- **Exercise details**: Go to the line that contains "Keep writing the" and extract it along with every line after it, exactly, through the end of the data below.

★ ★ ★ ★

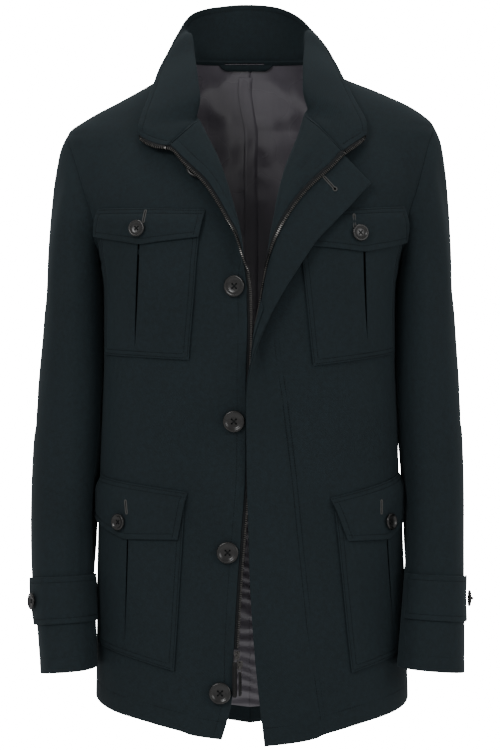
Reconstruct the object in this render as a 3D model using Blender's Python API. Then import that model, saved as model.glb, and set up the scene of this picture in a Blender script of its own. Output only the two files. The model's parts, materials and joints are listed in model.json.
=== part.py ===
"""Field jacket, men's slim size 48, hollow and filled out as on a wearer, with its front open.

The frame is +Z up, the front faces -Y and the wearer's left is +X. The origin lies inside the
jacket, midway between the two shoulder seams at the side of the neck.
Lengths in this file are millimetres and angles are degrees, apart from MM, which turns them into
metres when a mesh is made. "Right" and "left" are the wearer's.
"""

import math

import bmesh
import bpy
import numpy as np
from mathutils import Matrix, Vector

MM = 0.001
RIGHT, LEFT = -1, 1
SIDE_NAME = {RIGHT: "right", LEFT: "left"}

# --- Driving sizes -------------------------------------------------------------------------------
SHELL = 1.8  # wall of the coated wool shell
THIN = 1.2  # wall of facing, under layers and lining
SEAM = 0.2  # each panel stops this far short of a seam line
SLEEVE_SEAM = 0.3  # and each sleeve piece this far, as its seams run into the armpit's fold
LAYER_GAP = 0.3  # between two layers that lie on each other
INNER = (-LAYER_GAP - THIN, -LAYER_GAP)  # the first layer inside the shell
SECOND = (INNER[0] - LAYER_GAP - THIN, INNER[0] - LAYER_GAP)  # the next layer inside that
POCKET = (SHELL + 1.8, SHELL + 3.4)  # patch pockets over the shell
FLAP_TOP = (SHELL + 0.9, SHELL + 2.5)  # where the flap is sewn down
FLAP = (POCKET[1] + 1.6, POCKET[1] + 3.2)  # where it lies over its pocket
STRAP = (SHELL + 0.8, SHELL + 2.6)  # cuff straps over the sleeves
LINING = (-0.6 - THIN, -0.6)  # the satin hangs a little clear of the back
PATCH = (-4.4, -3.2)  # the hanger patch over the lining
PATCH_ROWS = [  # its height on the back, its ends in the right and left back's columns, and its lip
    (4.5, 1.65, 1.0, (0.0, 0.0, 0.0)),
    (8.5, 2.1, 1.45, (0.0, 0.0, 0.0)),
    (8.5, 2.38, 1.73, (0.0, 1.0, 5.0)),  # over the top of the collar's seam
]

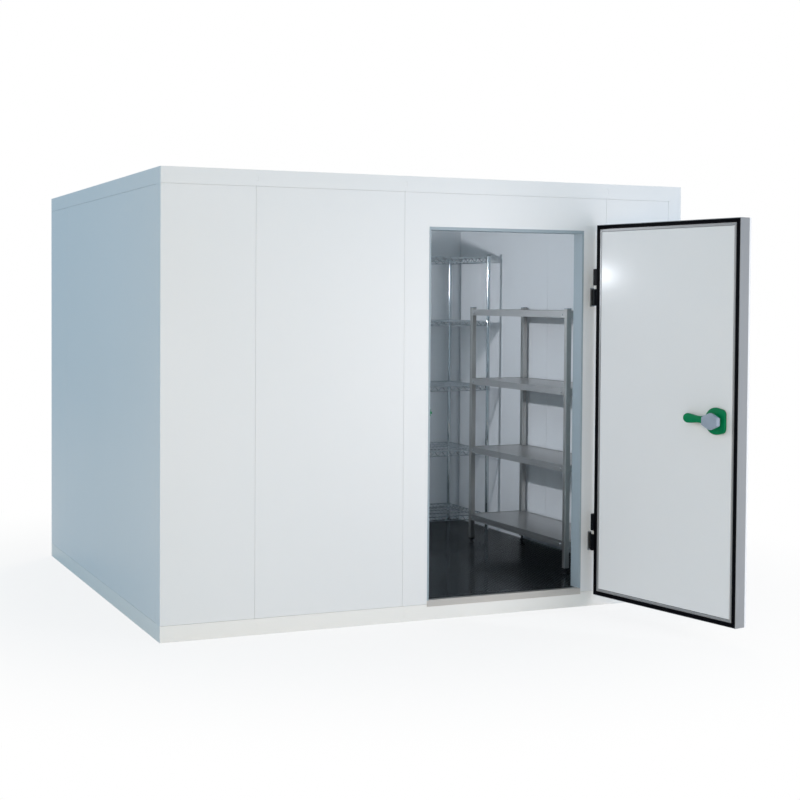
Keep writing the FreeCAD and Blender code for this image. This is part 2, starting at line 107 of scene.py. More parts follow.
key_lamp = area_lamp("key_lamp", (2.5, -5.6, 1.35), (0.2, -1.3, 1.1), 2.0, 70.0, (1.0, 0.94, 0.95))
fill_lamp = area_lamp("fill_lamp", (-3.6, -7.0, 1.6), (-0.6, -1.0, 1.0), 3.0, 122.0, (1.0, 0.70, 0.38))
fill_lamp.visible_glossy = False
rear_lamp = area_lamp("rear_lamp", (6.0, 8.0, 7.0), (0.0, 0.0, 1.0), 4.0, 620.0, (1.0, 0.74, 0.50))
rear_lamp.visible_glossy = False
room_lamp = area_lamp("room_lamp", (-1.29, 0.12, 1.83), (1.4, -0.2, 1.2), 0.05, 27.0, (0.84, 0.87, 0.93))
print("lamps:", key_lamp.name, fill_lamp.name, rear_lamp.name, room_lamp.name)

# %% [markdown]
# The background is plain white, but it mustn't pour light on the object. A Light Path node tells the
# kinds of rays apart: what the camera sees, directly or through something clear, is white at strength
# 1, and the light that reaches the surfaces comes from a dimmer blue sky.

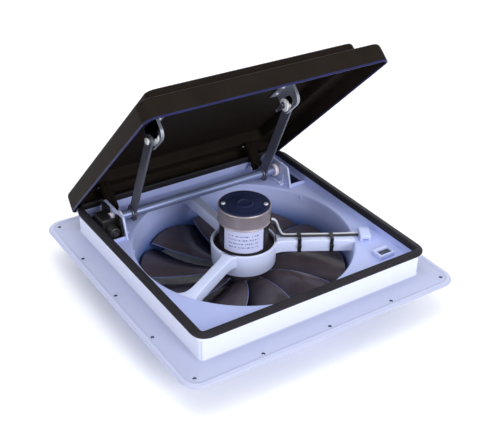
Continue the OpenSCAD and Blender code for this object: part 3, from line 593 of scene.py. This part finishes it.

★ ★ ★ ★

- **Exercise solution**:
Keep writing the FreeCAD and Blender code for this image. This is part 2, starting at line 107 of scene.py. More parts follow.
key_lamp = area_lamp("key_lamp", (2.5, -5.6, 1.35), (0.2, -1.3, 1.1), 2.0, 70.0, (1.0, 0.94, 0.95))
fill_lamp = area_lamp("fill_lamp", (-3.6, -7.0, 1.6), (-0.6, -1.0, 1.0), 3.0, 122.0, (1.0, 0.70, 0.38))
fill_lamp.visible_glossy = False
rear_lamp = area_lamp("rear_lamp", (6.0, 8.0, 7.0), (0.0, 0.0, 1.0), 4.0, 620.0, (1.0, 0.74, 0.50))
rear_lamp.visible_glossy = False
room_lamp = area_lamp("room_lamp", (-1.29, 0.12, 1.83), (1.4, -0.2, 1.2), 0.05, 27.0, (0.84, 0.87, 0.93))
print("lamps:", key_lamp.name, fill_lamp.name, rear_lamp.name, room_lamp.name)

# %% [markdown]
# The background is plain white, but it mustn't pour light on the object. A Light Path node tells the
# kinds of rays apart: what the camera sees, directly or through something clear, is white at strength
# 1, and the light that reaches the surfaces comes from a dimmer blue sky.

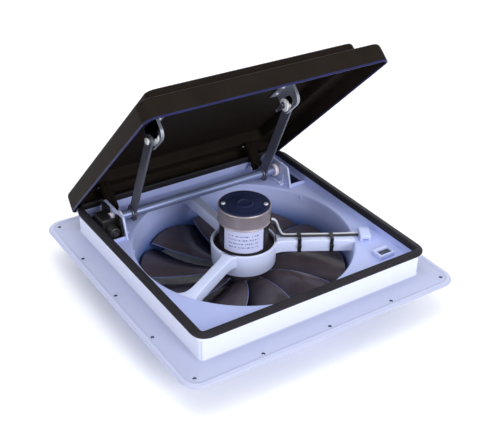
Continue the OpenSCAD and Blender code for this object: part 3, from line 593 of scene.py. This part finishes it.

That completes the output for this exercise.